Additionally, the U.S. and Japan had previously announced in November 2018 a Memorandum of Cooperation for research and development in the nuclear space, specifically regarding “(1) nuclear research and development, including innovative reactors, (2) decommissioning and back-end fuel cycle management, (3) industrial cooperation for safety improvement, and (4) expansion of the global use of nuclear energy.”

Japan’s Changing Nuclear Policy

The January 9 joint statement comes during a revitalization of the Japanese civil nuclear industry. In the statement, the Department of Energy (DOE) noted the significance of Japan’s “Draft Future Nuclear Energy Direction and Action Guidelines” (the Guidelines), announced in December 2022. The Guidelines are part of a plan to extend the operation of existing Japanese nuclear reactors – restarting as many as possible and prolonging the operating lives of others beyond the current 60-year limit.
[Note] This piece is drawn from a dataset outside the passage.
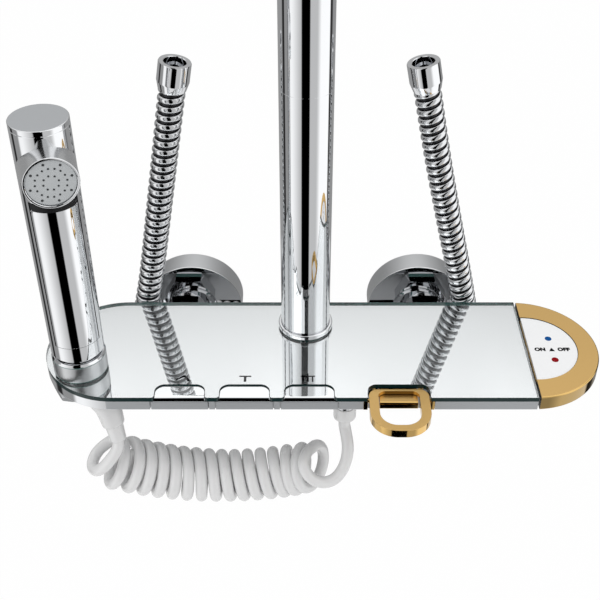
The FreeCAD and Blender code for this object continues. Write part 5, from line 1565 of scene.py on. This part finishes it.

Japan’s Nuclear Regulation Authority (NRA) announced a draft rule that would permit it to evaluate the deterioration levels and safety concerns for reactors that have operated for at least 30 years, and under the proposed rule, the time that reactors have been taken offline for inspections would be excluded from a tally of the reactor’s service life, permitting extensions beyond 60 total operating years for reactors in certain cases. Under the draft rule, operators must create a long-term reactor management plan and receive regulatory approval from the NRA every 10 years for continued operation after 30 years.

As a point of comparison, the U.S. Nuclear Regulatory Commission (NRC), through its subsequent license renewal (SLR) process, allows for an extension of operating licenses to a total of 80 years (20 years beyond the 60 years permitted after the first license renewal process). For more information regarding the SLR process in the U.S., see our post from March 2022, “NRC ordered new environmental reviews for subsequent license renewals—reversing approved extensions”.
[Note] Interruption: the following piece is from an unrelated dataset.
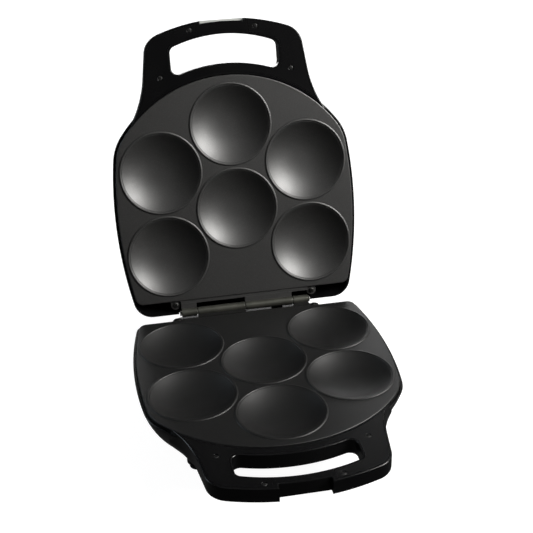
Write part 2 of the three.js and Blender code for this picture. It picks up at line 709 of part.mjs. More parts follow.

Japan’s Guidelines also feature a plan to develop and construct next-generation advanced nuclear reactors to replace at least 20 aging reactors that require decommissioning. The Guidelines more generally trumpet the use of nuclear power, describing it as “a power source that contributes to energy security and has a high decarbonisation effect” and is necessary to achieve Japan’s goal of net-zero emissions by 2050.

The January 9 joint statement and the Guidelines demonstrate the Japanese government’s efforts to reprioritize nuclear power in the wake of the 2011 Fukushima Daiichi accident. Before Fukushima, around 30 percent of Japan’s electricity supply was provided by nuclear reactors, but after the accident, massive regulatory changes were created, requiring plants to meet revised regulatory safety standards and pass inspections before they could resume operation. So far, only 10 of Japan’s 39 operable reactors have resumed operations, with another 17 reactors at various stages in the process of gaining approval to restart, with the plan to restart them by this summer.
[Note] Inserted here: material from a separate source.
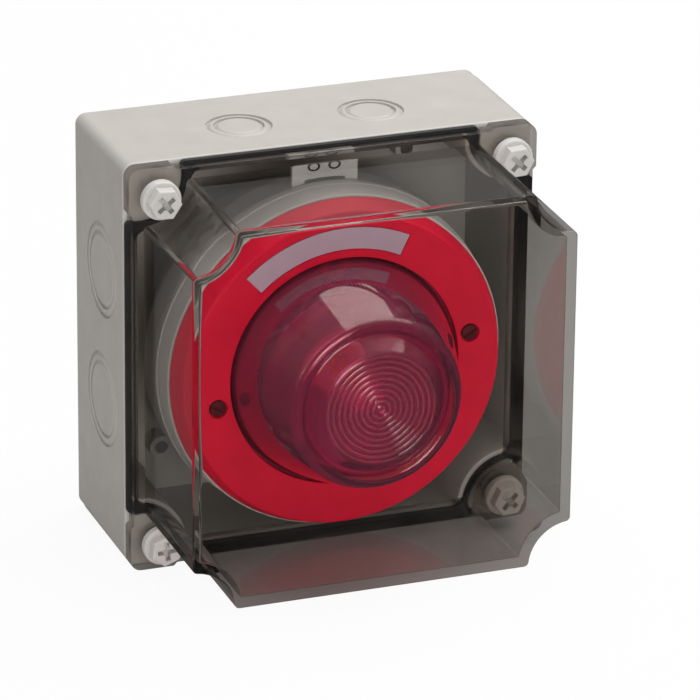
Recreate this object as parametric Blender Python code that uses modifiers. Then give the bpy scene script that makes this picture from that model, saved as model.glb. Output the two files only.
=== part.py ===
"""Wall-mounted warning beacon: a round red beacon twisted onto its mounting base inside a square,
weatherproof plastic case with a deep, smoked, see-through lid.

Metres, +Z up. The wall is the plane Y = 0 and the beacon faces -Y. Everything is modelled in the frame of the
empty wall_frame, whose local X is the world X, whose local Y is up and whose local Z is the distance out
from the wall, so that every turned piece has its axis along its own local Z.
"""
import math

import bmesh
import bpy

# ---------------------------------------------------------------- driving dimensions, metres
CASE_WIDTH = 0.130            # square case, side to side
CASE_DEPTH = 0.099            # wall to the front of the lid
BASE_DEPTH = 0.048            # wall to the parting line
CASE_WALL = 0.003
CASE_FLOOR = 0.003
CASE_CORNER = 0.0035          # radius of the corners that run away from the wall
CASE_REAR_ROUND = 0.0010      # radius of the edges round the back
CASE_BAND_DEPTH = 0.0066      # band round the back that stands a little in from the walls
CASE_BAND_STEP = 0.0002
CASE_EDGE = 0.0008

LID_RIM_DEPTH = 0.0060        # parting line to the front face of the lid's ears
LID_WALL = 0.0025
LID_PANEL = 0.0025
LID_EDGE = 0.0006
LID_EAR_LENGTH = 0.0138
LID_SIDE_STEP = 0.0011        # how far the lid's rim stands back between its ears
HOOD_STEP = 0.0045            # from the side of the case to the hood's wall, at its foot
HOOD_DRAFT = 0.0002           # what the hood loses on each side by its front
SCALLOP_RADIUS = 0.0135       # hollow corner of the hood, over each lid screw

PARTING_GAP = 0.0003          # clearance between pieces that rest on each other
RUNNING_GAP = 0.0004          # clearance between pieces that slide on each other

GASKET_WIDTH = 0.0026
GASKET_THICKNESS = 0.0017

LID_SCREW_INSET = 0.0045      # from the hood's corner to the lid screw's axis, along each side
LID_SCREW_SHANK = 0.0025      # radii from here on
LID_SCREW_COLLAR = 0.0065
LID_SCREW_HEX = 0.0056        # to the corners of the six-sided head
LID_SCREW_HEX_TURN = 18.0     # degrees from the cross to the flats
LID_SCREW_COLLAR_HEIGHT = 0.0030
LID_SCREW_HEIGHT = 0.0082
LID_SCREW_REACH = 0.020       # length of the shank below the ear's front
LID_SCREW_TIP_SPACE = 0.004   # depth of the pillar's hole past the screw
CROSS_LENGTH = 0.0068
CROSS_WIDTH = 0.0013
CROSS_DEPTH = 0.0018
SCREW_SEAL_SECTION = 0.0011

KNOCKOUT_OFFSET = 0.0212      # from the middle of a wall to a knock-out's centre
KNOCKOUT_FRONT_SPACE = 0.0213 # from the parting line to a knock-out's centre
KNOCKOUT_RADIUS = 0.0102      # in the upper and lower walls
KNOCKOUT_INNER_RADIUS = 0.0078
SIDE_KNOCKOUT_RADIUS = 0.0150
SIDE_KNOCKOUT_INNER_RADIUS = 0.0122
SIDE_KNOCKOUT_RISE = 0.0025   # how far the pair in a side wall lies above the middle
KNOCKOUT_GROOVE = 0.0012
KNOCKOUT_GROOVE_DEPTH = 0.0007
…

Japan faces unique energy needs. While it has the third largest economy in the world, it needs to import 90% of its power. Japan also faces a tight power supply, with power shortages that began last March after the Russian invasion of Ukraine and are expected to continue through 2023.

Russia’s War in Ukraine

This U.S.-Japan joint statement comes amidst a flurry of advanced reactor developments brought on by energy security considerations from Russia’s invasion of Ukraine. The resulting energy crises around the world in the Spring and Summer galvanized an increased demand for clean power. We have written about these issues previously in a July 2022 blog post, “Decarbonization and energy security spur increased interest in New Nuclear-summary of recent developments.”